• _What you should do_: Present every line in which the string "materials" appears.

• _Provided data_:
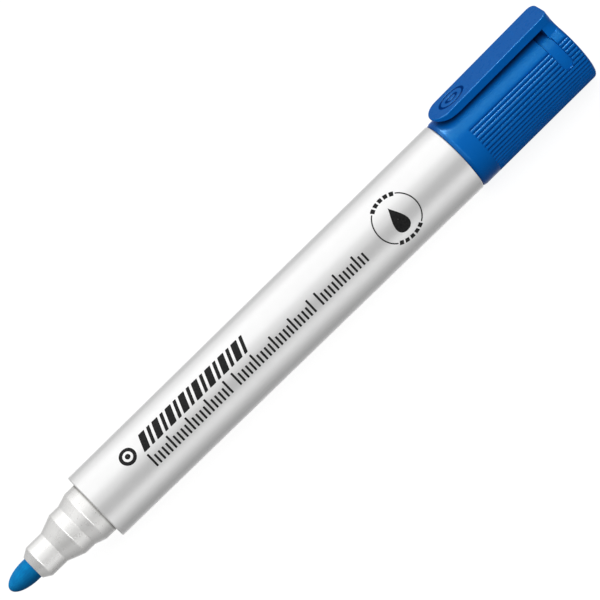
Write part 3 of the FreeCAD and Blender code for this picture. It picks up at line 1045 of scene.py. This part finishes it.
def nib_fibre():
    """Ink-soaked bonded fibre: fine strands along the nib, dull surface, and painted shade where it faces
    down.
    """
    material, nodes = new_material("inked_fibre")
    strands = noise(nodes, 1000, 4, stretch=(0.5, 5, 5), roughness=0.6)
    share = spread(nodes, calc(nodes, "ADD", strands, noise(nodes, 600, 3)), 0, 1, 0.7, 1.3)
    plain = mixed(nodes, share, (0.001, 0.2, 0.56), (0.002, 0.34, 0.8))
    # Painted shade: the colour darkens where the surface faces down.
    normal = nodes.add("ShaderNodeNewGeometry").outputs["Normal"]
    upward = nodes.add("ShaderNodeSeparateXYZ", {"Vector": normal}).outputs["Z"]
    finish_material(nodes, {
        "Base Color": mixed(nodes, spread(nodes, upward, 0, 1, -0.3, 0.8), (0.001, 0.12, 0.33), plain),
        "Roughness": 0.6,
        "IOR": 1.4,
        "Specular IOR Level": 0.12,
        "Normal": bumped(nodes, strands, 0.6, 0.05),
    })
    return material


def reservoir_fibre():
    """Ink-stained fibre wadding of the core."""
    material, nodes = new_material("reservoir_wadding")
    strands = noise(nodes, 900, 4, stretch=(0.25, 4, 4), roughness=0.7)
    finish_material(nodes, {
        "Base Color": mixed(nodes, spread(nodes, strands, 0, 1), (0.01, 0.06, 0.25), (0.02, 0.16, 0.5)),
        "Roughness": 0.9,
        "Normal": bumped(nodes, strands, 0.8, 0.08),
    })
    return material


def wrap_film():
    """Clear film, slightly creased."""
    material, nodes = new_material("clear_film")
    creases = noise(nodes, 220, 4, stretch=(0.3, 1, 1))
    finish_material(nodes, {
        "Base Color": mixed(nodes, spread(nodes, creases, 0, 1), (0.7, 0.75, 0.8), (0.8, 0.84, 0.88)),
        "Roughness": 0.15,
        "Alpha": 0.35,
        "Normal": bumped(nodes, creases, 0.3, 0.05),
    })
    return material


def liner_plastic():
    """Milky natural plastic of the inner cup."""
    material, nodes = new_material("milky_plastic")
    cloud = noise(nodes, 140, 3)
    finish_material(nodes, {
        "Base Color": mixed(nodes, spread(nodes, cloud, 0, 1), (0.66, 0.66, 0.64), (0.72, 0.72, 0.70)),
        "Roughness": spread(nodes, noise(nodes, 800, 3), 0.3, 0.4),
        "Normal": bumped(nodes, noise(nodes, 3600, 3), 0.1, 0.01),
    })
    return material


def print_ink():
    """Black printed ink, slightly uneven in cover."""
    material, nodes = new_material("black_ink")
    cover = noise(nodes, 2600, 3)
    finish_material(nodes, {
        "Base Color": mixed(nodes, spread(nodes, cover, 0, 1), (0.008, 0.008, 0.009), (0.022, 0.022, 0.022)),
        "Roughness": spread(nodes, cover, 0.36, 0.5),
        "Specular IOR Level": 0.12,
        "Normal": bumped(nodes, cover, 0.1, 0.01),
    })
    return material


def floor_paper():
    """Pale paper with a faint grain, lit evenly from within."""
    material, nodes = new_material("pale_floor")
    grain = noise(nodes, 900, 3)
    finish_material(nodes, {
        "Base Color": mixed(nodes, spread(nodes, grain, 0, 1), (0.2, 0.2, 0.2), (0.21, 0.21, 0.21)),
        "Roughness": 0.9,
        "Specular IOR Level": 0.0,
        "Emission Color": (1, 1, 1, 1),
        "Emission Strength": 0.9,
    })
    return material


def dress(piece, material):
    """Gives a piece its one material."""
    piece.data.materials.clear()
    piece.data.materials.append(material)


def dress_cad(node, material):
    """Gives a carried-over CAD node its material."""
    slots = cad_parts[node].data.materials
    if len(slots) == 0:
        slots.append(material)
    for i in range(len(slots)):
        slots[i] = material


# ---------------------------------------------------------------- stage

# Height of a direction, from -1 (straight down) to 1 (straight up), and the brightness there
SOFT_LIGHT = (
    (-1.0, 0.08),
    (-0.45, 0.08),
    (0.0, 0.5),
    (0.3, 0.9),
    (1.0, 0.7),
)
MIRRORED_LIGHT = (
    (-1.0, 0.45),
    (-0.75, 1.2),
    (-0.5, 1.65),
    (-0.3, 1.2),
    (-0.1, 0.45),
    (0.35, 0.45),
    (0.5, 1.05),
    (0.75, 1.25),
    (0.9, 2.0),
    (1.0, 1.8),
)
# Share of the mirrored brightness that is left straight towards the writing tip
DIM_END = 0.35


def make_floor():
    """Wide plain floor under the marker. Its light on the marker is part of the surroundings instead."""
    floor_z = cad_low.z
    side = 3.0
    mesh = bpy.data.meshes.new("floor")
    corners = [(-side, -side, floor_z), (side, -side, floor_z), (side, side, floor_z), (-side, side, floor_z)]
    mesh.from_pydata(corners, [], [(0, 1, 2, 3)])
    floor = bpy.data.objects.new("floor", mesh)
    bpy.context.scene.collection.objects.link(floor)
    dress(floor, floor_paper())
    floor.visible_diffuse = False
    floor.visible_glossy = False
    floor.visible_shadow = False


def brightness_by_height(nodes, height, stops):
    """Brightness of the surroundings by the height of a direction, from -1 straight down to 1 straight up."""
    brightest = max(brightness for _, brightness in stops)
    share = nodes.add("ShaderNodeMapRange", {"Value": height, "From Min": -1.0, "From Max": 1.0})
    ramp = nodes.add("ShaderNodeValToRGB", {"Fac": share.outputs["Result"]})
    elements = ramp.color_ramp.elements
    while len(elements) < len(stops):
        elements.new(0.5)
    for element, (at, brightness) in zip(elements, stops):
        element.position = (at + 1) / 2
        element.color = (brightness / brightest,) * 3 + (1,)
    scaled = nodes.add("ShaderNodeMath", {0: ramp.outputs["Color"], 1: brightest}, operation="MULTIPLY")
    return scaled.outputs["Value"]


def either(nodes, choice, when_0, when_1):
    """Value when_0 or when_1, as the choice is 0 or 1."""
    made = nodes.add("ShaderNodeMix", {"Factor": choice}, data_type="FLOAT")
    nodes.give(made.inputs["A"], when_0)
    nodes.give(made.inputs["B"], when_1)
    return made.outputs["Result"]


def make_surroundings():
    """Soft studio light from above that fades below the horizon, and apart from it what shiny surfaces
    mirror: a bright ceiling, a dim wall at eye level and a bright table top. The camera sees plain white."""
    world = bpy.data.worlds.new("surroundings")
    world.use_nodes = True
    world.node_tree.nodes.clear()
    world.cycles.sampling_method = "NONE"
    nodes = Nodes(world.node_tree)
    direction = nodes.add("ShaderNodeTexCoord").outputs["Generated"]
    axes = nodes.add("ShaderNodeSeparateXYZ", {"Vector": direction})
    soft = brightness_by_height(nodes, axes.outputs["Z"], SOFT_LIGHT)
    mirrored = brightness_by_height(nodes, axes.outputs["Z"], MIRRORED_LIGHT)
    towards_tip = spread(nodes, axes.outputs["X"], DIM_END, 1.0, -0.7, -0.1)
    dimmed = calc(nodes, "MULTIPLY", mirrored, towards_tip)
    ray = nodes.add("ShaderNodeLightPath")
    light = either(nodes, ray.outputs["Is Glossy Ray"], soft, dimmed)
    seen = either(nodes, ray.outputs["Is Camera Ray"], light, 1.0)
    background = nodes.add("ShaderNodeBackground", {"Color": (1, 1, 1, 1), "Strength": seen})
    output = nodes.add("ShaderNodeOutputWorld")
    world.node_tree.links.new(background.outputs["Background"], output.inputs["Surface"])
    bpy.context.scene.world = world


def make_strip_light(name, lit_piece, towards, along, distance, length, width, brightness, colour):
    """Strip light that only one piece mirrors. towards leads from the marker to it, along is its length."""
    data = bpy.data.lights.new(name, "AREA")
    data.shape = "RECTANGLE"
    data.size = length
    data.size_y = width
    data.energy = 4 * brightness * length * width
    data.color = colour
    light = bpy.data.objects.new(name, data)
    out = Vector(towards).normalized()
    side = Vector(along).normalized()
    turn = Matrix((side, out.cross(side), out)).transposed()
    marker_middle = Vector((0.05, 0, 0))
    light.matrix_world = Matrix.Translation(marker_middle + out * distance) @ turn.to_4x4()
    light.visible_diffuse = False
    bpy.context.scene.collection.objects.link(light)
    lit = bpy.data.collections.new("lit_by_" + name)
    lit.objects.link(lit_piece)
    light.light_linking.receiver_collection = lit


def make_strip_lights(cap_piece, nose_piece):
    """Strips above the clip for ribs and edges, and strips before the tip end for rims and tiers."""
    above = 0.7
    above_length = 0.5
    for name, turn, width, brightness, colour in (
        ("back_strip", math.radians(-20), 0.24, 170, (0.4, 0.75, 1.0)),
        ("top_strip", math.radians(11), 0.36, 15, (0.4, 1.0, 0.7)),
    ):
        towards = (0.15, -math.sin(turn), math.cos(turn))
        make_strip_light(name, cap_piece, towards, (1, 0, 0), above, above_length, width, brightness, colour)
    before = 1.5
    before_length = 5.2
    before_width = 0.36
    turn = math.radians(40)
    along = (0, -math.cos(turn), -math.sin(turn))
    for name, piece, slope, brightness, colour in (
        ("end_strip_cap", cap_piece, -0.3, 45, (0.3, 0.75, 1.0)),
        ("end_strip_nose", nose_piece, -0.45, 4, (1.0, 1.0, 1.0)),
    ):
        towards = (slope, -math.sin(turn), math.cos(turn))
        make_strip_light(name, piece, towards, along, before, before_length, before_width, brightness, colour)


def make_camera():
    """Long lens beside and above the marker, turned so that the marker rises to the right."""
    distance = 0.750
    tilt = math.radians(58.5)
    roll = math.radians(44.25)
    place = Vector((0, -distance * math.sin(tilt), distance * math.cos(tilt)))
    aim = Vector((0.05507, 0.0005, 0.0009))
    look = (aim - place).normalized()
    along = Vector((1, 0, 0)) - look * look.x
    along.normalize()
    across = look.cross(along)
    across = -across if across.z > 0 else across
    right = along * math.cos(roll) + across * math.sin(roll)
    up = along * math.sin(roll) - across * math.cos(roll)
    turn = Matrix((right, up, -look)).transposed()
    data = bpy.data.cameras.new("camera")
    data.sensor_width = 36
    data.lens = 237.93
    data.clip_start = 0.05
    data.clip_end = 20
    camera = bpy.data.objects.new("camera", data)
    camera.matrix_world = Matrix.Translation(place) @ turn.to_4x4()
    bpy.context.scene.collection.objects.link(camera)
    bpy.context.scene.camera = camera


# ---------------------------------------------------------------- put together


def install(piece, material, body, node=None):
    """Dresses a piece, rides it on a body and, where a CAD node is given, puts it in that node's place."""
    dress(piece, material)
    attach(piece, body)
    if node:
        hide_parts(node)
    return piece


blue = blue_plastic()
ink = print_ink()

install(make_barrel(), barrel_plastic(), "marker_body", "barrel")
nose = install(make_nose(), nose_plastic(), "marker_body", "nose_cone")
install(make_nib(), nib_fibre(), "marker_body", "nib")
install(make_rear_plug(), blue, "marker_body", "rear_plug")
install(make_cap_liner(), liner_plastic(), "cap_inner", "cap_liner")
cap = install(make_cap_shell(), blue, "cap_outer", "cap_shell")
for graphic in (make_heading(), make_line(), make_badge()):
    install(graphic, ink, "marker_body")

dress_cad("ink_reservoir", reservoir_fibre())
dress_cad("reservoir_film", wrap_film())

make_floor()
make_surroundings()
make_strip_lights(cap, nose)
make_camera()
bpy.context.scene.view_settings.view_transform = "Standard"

• _Result of this exercise_:
    piece.data.materials.clear()
    piece.data.materials.append(material)
    slots = cad_parts[node].data.materials